PROBLEM DETAILS:
Return every line of the data below that includes the string "code".

EXERCISE INPUTS:
⁂

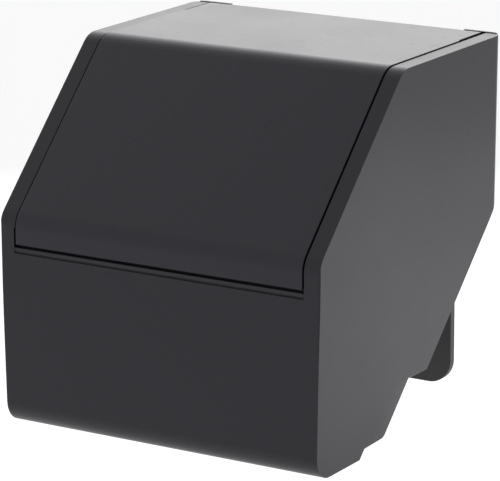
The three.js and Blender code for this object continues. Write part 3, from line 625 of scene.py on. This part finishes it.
# lock sleeve: a flanged tube with a small lead-in
o = lathe("lock_bush_finished", (0, LOCK_Y, 0), UP, [
    (8.45, 0.5), (9.75, 0.5), (10.0, 0.75), (10.0, 3.15), (10.15, 3.3), (13.2, 3.3), (13.5, 3.6), (13.5, 5.4), (13.2, 5.7),
    (10.25, 5.7), (10.0, 5.95), (10.0, 13.7), (9.7, 14.0), (8.5, 14.0), (8.2, 13.7), (8.2, 0.75)], 96)
shade(o, 50)
place(o, "lock_bush")

# lock barrel: rounded face, ring groove, keyhole
o = lathe("lock_barrel_finished", (0, LOCK_Y, 0), UP, [
    (0, 0.8), (6.9, 0.8), (7.35, 0.88), (7.7, 1.1), (7.9, 1.5), (7.9, 14.25), (7.85, 14.3), (6.6, 14.3), (6.6, 15.8),
    (7.85, 15.8), (7.9, 15.85), (7.9, 19.6), (7.5, 20.0), (3.5, 20.0), (3.3, 19.8), (3.3, 12.5), (0, 12.5)], 96)
key = [lathe("k1", (0, LOCK_Y, 0), UP, [(0, 0), (3.1, 0), (3.1, 7.5), (0, 7.5)], 48),
       bar("k2", (0, LOCK_Y, 3.25), (1, 0, 0), (0, 1, 0), 11.6, 2.2, 6.5),
       bar("k3", (0, LOCK_Y + 3.2, 3.0), (1, 0, 0), (0, 1, 0), 2.0, 2.4, 6.0)]
boolean(o, key)
shade(o, 32)
place(o, "lock_barrel")

# retaining ring: open flat ring with round ends
bm = bmesh.new()
ring = []
gap = math.asin(2.9 / 8.4)
steps = 72
outline = []
for k in range(steps + 1):
    a = math.pi / 2 + gap + (2 * math.pi - 2 * gap) * k / steps
    outline.append((9.9 * math.cos(a), LOCK_Y + 9.9 * math.sin(a)))
inner_pts = []
for k in range(steps + 1):
    a = math.pi / 2 + gap + (2 * math.pi - 2 * gap) * (1 - k / steps)
    inner_pts.append((6.9 * math.cos(a), LOCK_Y + 6.9 * math.sin(a)))
lo, hi = [], []
for x, y in outline:
    lo.append(bm.verts.new(P(x, y, 14.5)))
    hi.append(bm.verts.new(P(x, y, 15.6)))
li, hi2 = [], []
for x, y in inner_pts[::-1]:
    li.append(bm.verts.new(P(x, y, 14.5)))
    hi2.append(bm.verts.new(P(x, y, 15.6)))
for k in range(steps):
    bm.faces.new((lo[k], lo[k + 1], hi[k + 1], hi[k]))
    bm.faces.new((li[k], hi2[k], hi2[k + 1], li[k + 1]))
    bm.faces.new((lo[k], li[k], li[k + 1], lo[k + 1]))
    bm.faces.new((hi[k], hi[k + 1], hi2[k + 1], hi2[k]))
bm.faces.new((lo[0], hi[0], hi2[0], li[0]))
bm.faces.new((lo[-1], li[-1], hi2[-1], hi[-1]))
o = new_object("retaining_ring_finished", bm)
finish_mesh(o, 0.18, 2, 50)
place(o, "retaining_ring")

# lock spindle with a threaded upper end
prof = [(0, 12.9), (2.6, 12.9), (3.0, 13.3), (3.0, CAM_Z + 3.1)]
h = CAM_Z + 3.2
while h < 111.9:
    prof += [(2.75, h), (2.98, h + 0.25), (2.98, h + 0.33), (2.75, h + 0.58)]
    h += 0.7
prof += [(2.7, 112.3), (2.2, 112.9), (0, 112.95)]
o = lathe("lock_spindle_finished", (0, LOCK_Y, 0), UP, prof, 48)
shade(o, 30)
place(o, "lock_spindle")

# cam: round hub and a tongue with a rounded end
hub = lathe("lock_cam_finished", (0, LOCK_Y, 0), UP, [
    (3.3, CAM_Z - 1.3), (3.5, CAM_Z - 1.5), (6.7, CAM_Z - 1.5), (7.0, CAM_Z - 1.2), (7.0, CAM_Z + 2.7), (6.7, CAM_Z + 3.0),
    (3.5, CAM_Z + 3.0), (3.3, CAM_Z + 2.8)], 64)
pts = [(5.0, LOCK_Y - 4, CAM_Z)]
for k in range(13):
    a = -math.pi / 2 + math.pi * k / 12
    pts.append((15.5 - 2.6 + 2.6 * math.cos(a), LOCK_Y + 1.4 * (1 if a > 0 else -1 if a < 0 else 0) + 2.6 * math.sin(a), CAM_Z))
pts.append((5.0, LOCK_Y + 4, CAM_Z))
tongue = prism("tongue", pts, None, (0, 0, 3.0))
boolean(hub, [tongue], "UNION")
finish_mesh(hub, 0.25, 2, 50)
place(hub, "lock_cam")

# cam nut: hexagon with chamfered corners
hexa = lathe("cam_nut_finished", (0, LOCK_Y, 0), UP, [(0, CAM_Z + 3.3), (5.8, CAM_Z + 3.3), (5.8, CAM_Z + 7.3), (0, CAM_Z + 7.3)], 6)
cone = lathe("cone", (0, LOCK_Y, 0), UP, [
    (0, CAM_Z + 3.2), (5.1, CAM_Z + 3.2), (6.2, CAM_Z + 3.95), (6.2, CAM_Z + 6.65), (5.1, CAM_Z + 7.4), (0, CAM_Z + 7.4)], 64)
boolean(hexa, [cone], "INTERSECT")
bore = [(0, CAM_Z + 3.0), (3.75, CAM_Z + 3.0), (3.3, CAM_Z + 3.7)]
h = CAM_Z + 3.75
while h < CAM_Z + 6.6:
    bore += [(3.3, h), (3.1, h + 0.25), (3.3, h + 0.5)]
    h += 0.7
bore += [(3.3, CAM_Z + 6.9), (3.75, CAM_Z + 7.6), (0, CAM_Z + 7.6)]
boolean(hexa, [lathe("bore", (0, LOCK_Y, 0), UP, bore, 48)])
shade(hexa, 28)
place(hexa, "cam_nut")

# bait rods: bent wire with a handle at the right end
TR = 82.0
for where, (y, z), rise in (("front", (57.5, 32.0), 36.0), ("rear", (89.0, 57.5), 10.0)):
    pts = bend([(-TR - 1.6, y, z + 6.0), (-TR - 1.6, y, z), (TR + 1.6, y, z), (TR + 1.6, y, z + rise)], 2.6, 8)
    o = wire(f"bait_rod_{where}_finished", pts, 1.42)
    shade(o, 40)
    place(o, f"bait_rod_{where}")

# wall bracket: plate with keyholes and screw holes, climbing ribs, two hooks
pts = []
for cx, cz, r, a0 in ((71 - 14, -3.2 + 14, 14, -90), (71 - 8, 182 - 8, 8, 0), (-71 + 8, 182 - 8, 8, 90), (-71 + 14, -3.2 + 14, 14, 180)):
    for k in range(17):
        a = math.radians(a0 + 90 * k / 16)
        pts.append((cx + r * math.cos(a), 195.9, cz + r * math.sin(a)))
o = prism("wall_bracket_finished", pts, None, (0, 4.6, 0))
holes = []
for sx in (-1, 1):
    key = []
    x, z = 22.0 * sx, 138.0
    a1 = math.degrees(math.acos(2.6 / 5.2))
    for k in range(33):
        a = math.radians(180 - a1 + (180 + 2 * a1) * k / 32)
        key.append((x + 5.2 * math.cos(a), 190, z + 5.2 * math.sin(a)))
    for k in range(17):
        a = math.radians(180 * k / 16)
        key.append((x + 2.6 * math.cos(a), 190, z + 10 + 2.6 * math.sin(a)))
    holes.append(prism("key", key, None, (0, 14, 0)))
    holes.append(lathe("hole", (52 * sx, 190, 16), (0, 1, 0), [(0, 0), (2.75, 0), (2.75, 14), (0, 14)], 40))
boolean(o, holes, merge_flats=False)
finish_mesh(o, 0.8, cap=lambda x, y, z: 0.4 if abs(x) < 56 and 10 < z < 155 else 0.8)
parts = []
for k in range(14):
    z = 8.0 + 8 * k
    rib = prism("rib", [(-38, 194.5, z), (38, 194.5, z), (38, 194.5, z + 2), (-38, 194.5, z + 2)], None, (0, 1.9, 0))
    parts.append(finish_mesh(rib, 0.5))
for sx in (-1, 1):
    hook = prism("hook", [(46 * sx - 9, y, z) for y, z in (
        (196.4, 150), (196.4, 162.3), (188.0, 162.3), (188.0, 171.6), (187.0, 172.6), (184.6, 172.6), (184.6, 158.6))],
        None, (18, 0, 0))
    parts.append(finish_mesh(hook, 0.5))
join(o, parts)
shade(o)
place(o, "wall_bracket")

missing = [n for n in NODES if not any(x.name == n + "_finished" for x in coll.objects)]
if missing:
    raise RuntimeError("no finished piece for " + ", ".join(missing))

# ------------------------------------------------------------------ stage and light
FLOOR_Z = CAD_BOX[0][2] - 0.22


def stage_floor():
    me = bpy.data.meshes.new("floor")
    bm = bmesh.new()
    bmesh.ops.create_grid(bm, x_segments=1, y_segments=1, size=14)
    bm.to_mesh(me)
    bm.free()
    o = bpy.data.objects.new("floor", me)
    o.location = (0, 0, FLOOR_Z)
    coll.objects.link(o)
    m, nt, bsdf = new_material("pale_floor")
    bsdf.inputs["Base Color"].default_value = (0.5, 0.5, 0.5, 1)
    bsdf.inputs["Roughness"].default_value = 0.9
    bsdf.inputs["Specular IOR Level"].default_value = 0.1
    bsdf.inputs["Emission Color"].default_value = (1, 1, 1, 1)
    bsdf.inputs["Emission Strength"].default_value = 0.62
    me.materials.append(m)
    return o


stage_floor()
world = bpy.data.worlds.new("studio")
scene.world = world
world.use_nodes = True
bg = world.node_tree.nodes["Background"]
bg.inputs["Color"].default_value = (1, 1, 1, 1)
wnt = world.node_tree
wco = wnt.nodes.new("ShaderNodeTexCoord")
wdot = wnt.nodes.new("ShaderNodeVectorMath")
wdot.operation = "DOT_PRODUCT"
wdot.inputs[1].default_value = (0.82, -0.18, 0.54)
wnt.links.new(wco.outputs["Generated"], wdot.inputs[0])
wmap = wnt.nodes.new("ShaderNodeMapRange")
wmap.inputs["From Min"].default_value = 0.1
wmap.inputs["From Max"].default_value = 0.9
wmap.inputs["To Min"].default_value = 0.9
wmap.inputs["To Max"].default_value = 0.3
wmap.clamp = True
wnt.links.new(wdot.outputs["Value"], wmap.inputs["Value"])
wnt.links.new(wmap.outputs[0], bg.inputs["Strength"])


def panel(name, about, towards, distance, size, radiance):
    """A soft box: centred at about + towards * distance, facing about, of an even radiance."""
    t = Vector(towards).normalized()
    d = bpy.data.lights.new(name, "AREA")
    d.shape = "RECTANGLE"
    d.size, d.size_y = size
    d.energy = math.pi * size[0] * size[1] * radiance
    o = bpy.data.objects.new(name, d)
    o.location = Vector(about) + t * distance
    o.rotation_euler = (-t).to_track_quat("-Z", "Y").to_euler()
    o.visible_camera = False
    coll.objects.link(o)
    return o


panel("soft_rear_left", (0, -0.08, 0.11), (-0.509, 0.822, 0.30), 1.3, (1.5, 1.1), 1.65)
panel("kicker_right", (0.1, -0.15, -0.03), (0.509, 0.822, -0.22), 0.42, (0.3, 0.2), 0.72)
scene.view_settings.view_transform = "Standard"
scene.view_settings.look = "None"
scene.view_settings.exposure = 0.0
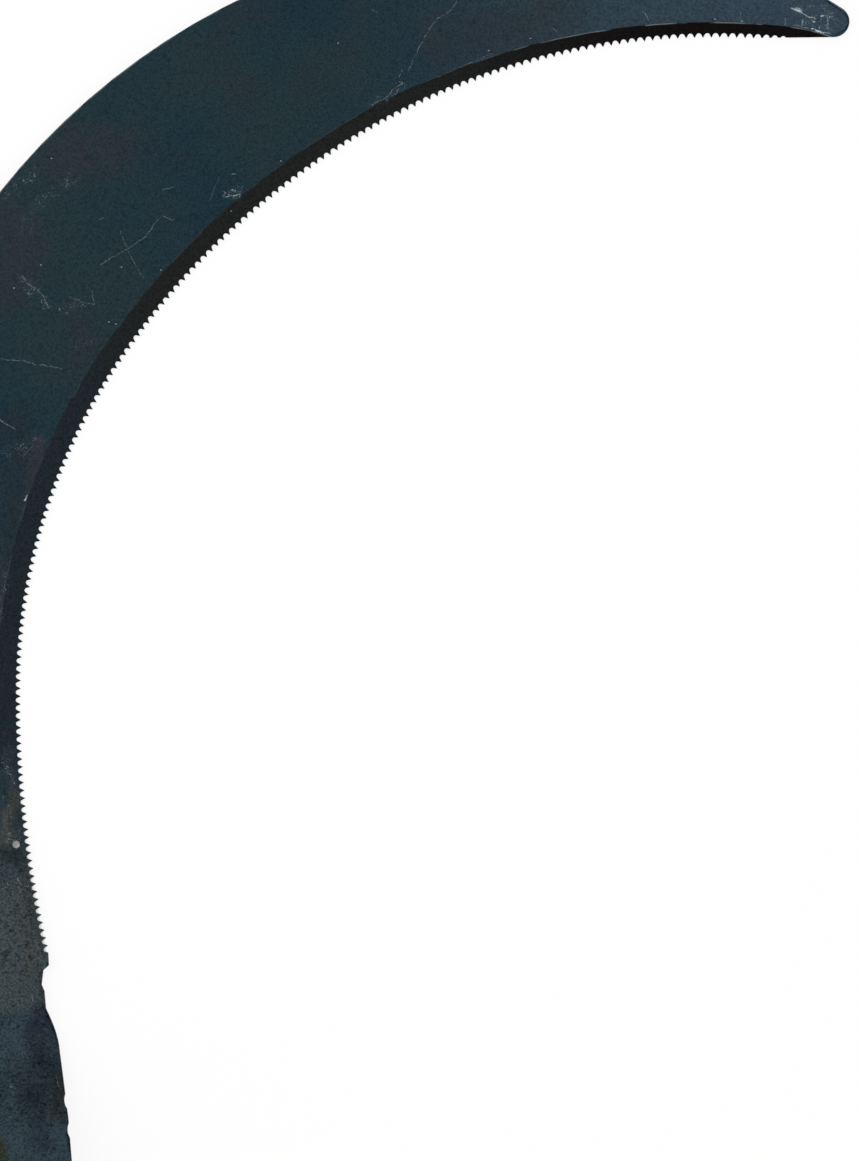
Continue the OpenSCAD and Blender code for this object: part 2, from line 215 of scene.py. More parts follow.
class Coats:
    """A material in the making, whose colours are laid one over another."""

    def __init__(self, name: str, lowest: str) -> None:
        """Starts the material.

        Args:
            name: The material's name.
            lowest: The hex colour below all others.
        """
        self.material = new_material(name)
        self.tree = self.material.node_tree
        metres = add_node(self.tree, "ShaderNodeTexCoord", out="Object")
        # The place on the piece, in the sickle's own frame and in millimetres
        self.place = add_node(self.tree, "ShaderNodeVectorMath", {0: metres, "Scale": 1 / MM},
                              operation="SCALE")
        self.colour: Value = linear(lowest)

    def lay(self, colour: str | Value, *masks: Value, blend: str = "MIX") -> None:
        """Lays a colour over those below.

        Args:
            colour: The colour, or its hex code.
            masks: How much of it shows, as values that limit each other.
            blend: How it is blended with what lies below.
        """
        over = linear(colour) if isinstance(colour, str) else colour
        shown = joined(self.tree, "MULTIPLY", *masks)
        self.colour = add_node(self.tree, "ShaderNodeMix",
                               {MIX_FACTOR: shown, MIX_UNDER: self.colour, MIX_OVER: over},
                               out=MIX_COLOUR, data_type="RGBA", blend_type=blend)

    def finish(self, roughness: Socket, metallic: float, relief: Value,
               relief_mm: float) -> bpy.types.Material:
        """Ends the material with its shader.

        Args:
            roughness: The roughness.
            metallic: 1 for a bare metal, 0 for anything else.
            relief: The pattern that the surface rises by.
            relief_mm: The rise that a pattern value of 1 stands for.

        Returns:
            The material.
        """
        normal = add_node(self.tree, "ShaderNodeBump", {"Height": relief, "Distance": relief_mm * MM},
                          out="Normal")
        surface = add_node(self.tree, "ShaderNodeBsdfPrincipled",
                           {"Base Color": self.colour, "Roughness": roughness, "Metallic": metallic,
                            "Normal": normal})
        add_node(self.tree, "ShaderNodeOutputMaterial", {"Surface": surface})
        return self.material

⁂

EXERCISE OUTPUT:
The three.js and Blender code for this object continues. Write part 3, from line 625 of scene.py on. This part finishes it.
Continue the OpenSCAD and Blender code for this object: part 2, from line 215 of scene.py. More parts follow.
            colour: The colour, or its hex code.